**WRITTEN EXERCISE**
Reproduce exactly the lines from the one containing "in imported if" through the one containing "return (k, k ** green, k ** blue)", both included, and nothing else.

**PROVIDED MATERIAL**
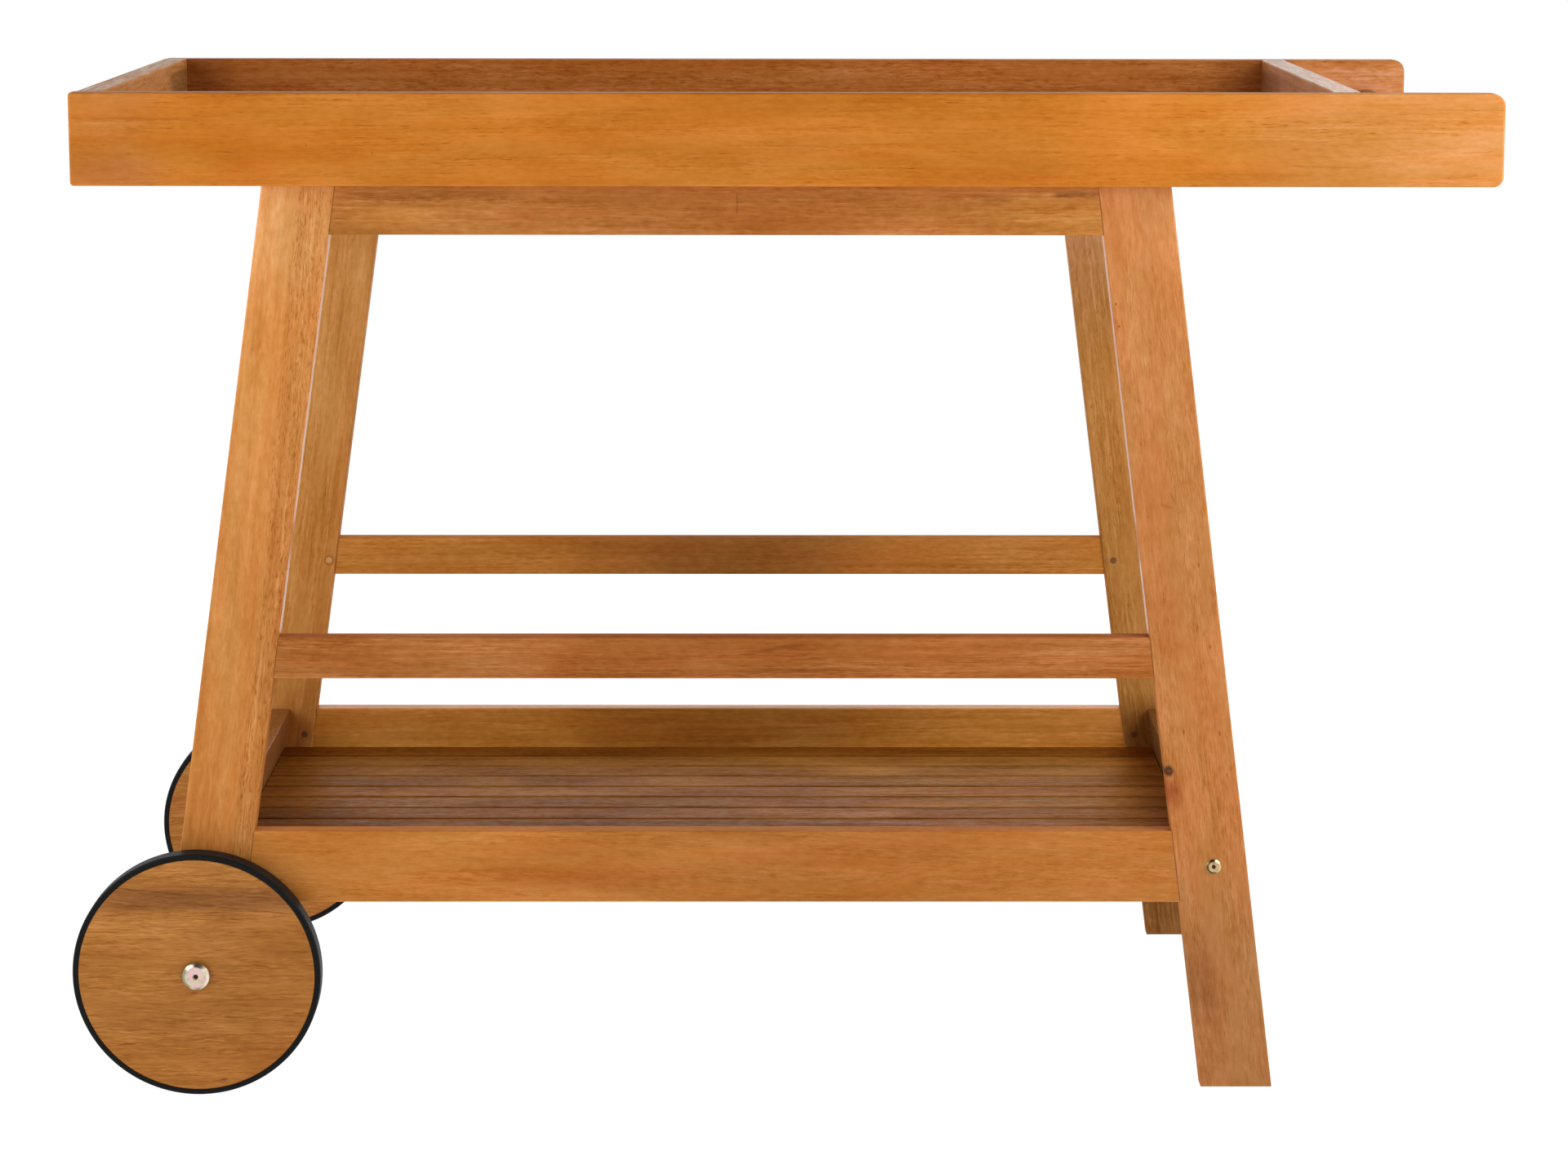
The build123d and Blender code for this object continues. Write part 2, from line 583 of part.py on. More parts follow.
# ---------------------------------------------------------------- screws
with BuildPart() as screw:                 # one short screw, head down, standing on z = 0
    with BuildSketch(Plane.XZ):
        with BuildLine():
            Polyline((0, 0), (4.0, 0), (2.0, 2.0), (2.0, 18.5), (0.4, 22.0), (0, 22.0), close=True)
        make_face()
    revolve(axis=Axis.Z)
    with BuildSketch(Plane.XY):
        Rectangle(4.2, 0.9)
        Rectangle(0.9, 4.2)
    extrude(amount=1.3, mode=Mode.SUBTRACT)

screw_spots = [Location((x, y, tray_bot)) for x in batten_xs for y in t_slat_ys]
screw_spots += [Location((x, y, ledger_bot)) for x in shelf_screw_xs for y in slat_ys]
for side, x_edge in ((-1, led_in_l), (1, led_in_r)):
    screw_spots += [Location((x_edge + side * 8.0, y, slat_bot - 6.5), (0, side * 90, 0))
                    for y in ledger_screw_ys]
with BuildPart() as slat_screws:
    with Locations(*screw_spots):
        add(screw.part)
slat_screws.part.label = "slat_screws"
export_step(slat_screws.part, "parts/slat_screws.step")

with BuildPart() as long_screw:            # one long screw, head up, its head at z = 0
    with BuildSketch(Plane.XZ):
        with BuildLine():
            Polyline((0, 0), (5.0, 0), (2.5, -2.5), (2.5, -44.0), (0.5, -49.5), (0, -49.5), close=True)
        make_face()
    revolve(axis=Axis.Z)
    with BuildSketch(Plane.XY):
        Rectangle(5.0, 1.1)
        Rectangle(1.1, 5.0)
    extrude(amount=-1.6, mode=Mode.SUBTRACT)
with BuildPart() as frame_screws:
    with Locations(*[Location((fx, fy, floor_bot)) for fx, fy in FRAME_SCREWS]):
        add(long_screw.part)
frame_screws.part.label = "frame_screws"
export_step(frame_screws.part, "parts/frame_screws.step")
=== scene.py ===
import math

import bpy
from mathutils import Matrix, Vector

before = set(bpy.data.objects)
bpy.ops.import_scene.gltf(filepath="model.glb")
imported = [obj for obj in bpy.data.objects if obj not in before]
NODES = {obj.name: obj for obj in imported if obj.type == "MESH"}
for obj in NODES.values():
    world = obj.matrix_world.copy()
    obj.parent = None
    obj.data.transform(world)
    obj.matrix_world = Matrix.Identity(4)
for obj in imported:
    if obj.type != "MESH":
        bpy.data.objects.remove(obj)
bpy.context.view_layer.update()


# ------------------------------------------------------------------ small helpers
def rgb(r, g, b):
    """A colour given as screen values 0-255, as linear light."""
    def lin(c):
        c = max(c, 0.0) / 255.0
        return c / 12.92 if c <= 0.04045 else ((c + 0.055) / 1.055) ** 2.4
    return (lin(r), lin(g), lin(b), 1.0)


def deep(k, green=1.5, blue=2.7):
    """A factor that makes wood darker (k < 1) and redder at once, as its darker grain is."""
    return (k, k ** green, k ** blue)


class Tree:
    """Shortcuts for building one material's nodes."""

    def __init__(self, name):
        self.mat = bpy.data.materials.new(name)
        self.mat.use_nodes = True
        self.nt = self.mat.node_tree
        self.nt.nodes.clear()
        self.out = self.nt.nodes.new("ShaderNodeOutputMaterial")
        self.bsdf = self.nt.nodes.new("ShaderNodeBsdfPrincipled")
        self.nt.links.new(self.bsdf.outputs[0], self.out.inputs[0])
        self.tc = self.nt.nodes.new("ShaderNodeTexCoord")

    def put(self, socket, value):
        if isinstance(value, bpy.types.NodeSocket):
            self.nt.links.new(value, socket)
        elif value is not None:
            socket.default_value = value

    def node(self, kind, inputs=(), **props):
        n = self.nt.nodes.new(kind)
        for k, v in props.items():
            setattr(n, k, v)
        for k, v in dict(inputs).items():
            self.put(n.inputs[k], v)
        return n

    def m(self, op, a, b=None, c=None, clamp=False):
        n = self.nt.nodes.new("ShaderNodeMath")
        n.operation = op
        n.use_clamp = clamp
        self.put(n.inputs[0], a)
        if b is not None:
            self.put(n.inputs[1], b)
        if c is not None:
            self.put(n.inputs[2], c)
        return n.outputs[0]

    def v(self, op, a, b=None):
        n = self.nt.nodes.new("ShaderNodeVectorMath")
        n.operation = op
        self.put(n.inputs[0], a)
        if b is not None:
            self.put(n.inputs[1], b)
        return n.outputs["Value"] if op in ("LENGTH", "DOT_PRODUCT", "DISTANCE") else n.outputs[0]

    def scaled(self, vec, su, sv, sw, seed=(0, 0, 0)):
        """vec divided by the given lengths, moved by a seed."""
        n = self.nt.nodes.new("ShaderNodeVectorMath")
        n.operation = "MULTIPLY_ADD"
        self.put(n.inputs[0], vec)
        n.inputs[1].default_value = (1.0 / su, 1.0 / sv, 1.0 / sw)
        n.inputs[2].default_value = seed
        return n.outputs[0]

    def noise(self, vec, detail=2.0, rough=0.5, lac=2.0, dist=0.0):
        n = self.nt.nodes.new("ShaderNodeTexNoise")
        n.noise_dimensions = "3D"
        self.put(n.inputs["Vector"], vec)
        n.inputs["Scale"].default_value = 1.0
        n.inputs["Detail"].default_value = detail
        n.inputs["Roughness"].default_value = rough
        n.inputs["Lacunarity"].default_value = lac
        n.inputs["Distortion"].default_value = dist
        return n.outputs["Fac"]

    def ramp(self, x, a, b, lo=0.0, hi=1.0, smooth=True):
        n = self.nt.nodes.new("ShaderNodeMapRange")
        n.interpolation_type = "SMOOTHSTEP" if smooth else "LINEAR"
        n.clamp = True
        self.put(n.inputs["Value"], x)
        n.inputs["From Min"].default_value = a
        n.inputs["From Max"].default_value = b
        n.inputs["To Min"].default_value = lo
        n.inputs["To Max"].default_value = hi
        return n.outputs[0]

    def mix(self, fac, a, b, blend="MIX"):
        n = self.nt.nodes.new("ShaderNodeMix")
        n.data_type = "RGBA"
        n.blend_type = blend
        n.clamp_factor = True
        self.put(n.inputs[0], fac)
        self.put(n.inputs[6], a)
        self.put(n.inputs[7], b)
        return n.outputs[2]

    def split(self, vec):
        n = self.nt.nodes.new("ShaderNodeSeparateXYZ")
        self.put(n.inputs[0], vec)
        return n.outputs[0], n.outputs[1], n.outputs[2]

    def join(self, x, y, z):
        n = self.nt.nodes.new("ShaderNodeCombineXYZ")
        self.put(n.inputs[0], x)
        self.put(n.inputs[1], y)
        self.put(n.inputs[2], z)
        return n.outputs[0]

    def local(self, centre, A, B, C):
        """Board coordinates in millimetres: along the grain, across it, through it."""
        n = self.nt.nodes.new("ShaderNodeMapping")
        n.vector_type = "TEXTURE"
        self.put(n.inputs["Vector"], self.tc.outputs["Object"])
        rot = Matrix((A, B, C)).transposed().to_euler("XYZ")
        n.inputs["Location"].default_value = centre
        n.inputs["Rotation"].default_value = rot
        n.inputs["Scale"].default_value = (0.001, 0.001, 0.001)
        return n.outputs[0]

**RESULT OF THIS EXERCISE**
NODES = {obj.name: obj for obj in imported if obj.type == "MESH"}
for obj in NODES.values():
    world = obj.matrix_world.copy()
    obj.parent = None
    obj.data.transform(world)
    obj.matrix_world = Matrix.Identity(4)
for obj in imported:
    if obj.type != "MESH":
        bpy.data.objects.remove(obj)
bpy.context.view_layer.update()


# ------------------------------------------------------------------ small helpers
def rgb(r, g, b):
    """A colour given as screen values 0-255, as linear light."""
    def lin(c):
        c = max(c, 0.0) / 255.0
        return c / 12.92 if c <= 0.04045 else ((c + 0.055) / 1.055) ** 2.4
    return (lin(r), lin(g), lin(b), 1.0)


def deep(k, green=1.5, blue=2.7):
    """A factor that makes wood darker (k < 1) and redder at once, as its darker grain is."""
    return (k, k ** green, k ** blue)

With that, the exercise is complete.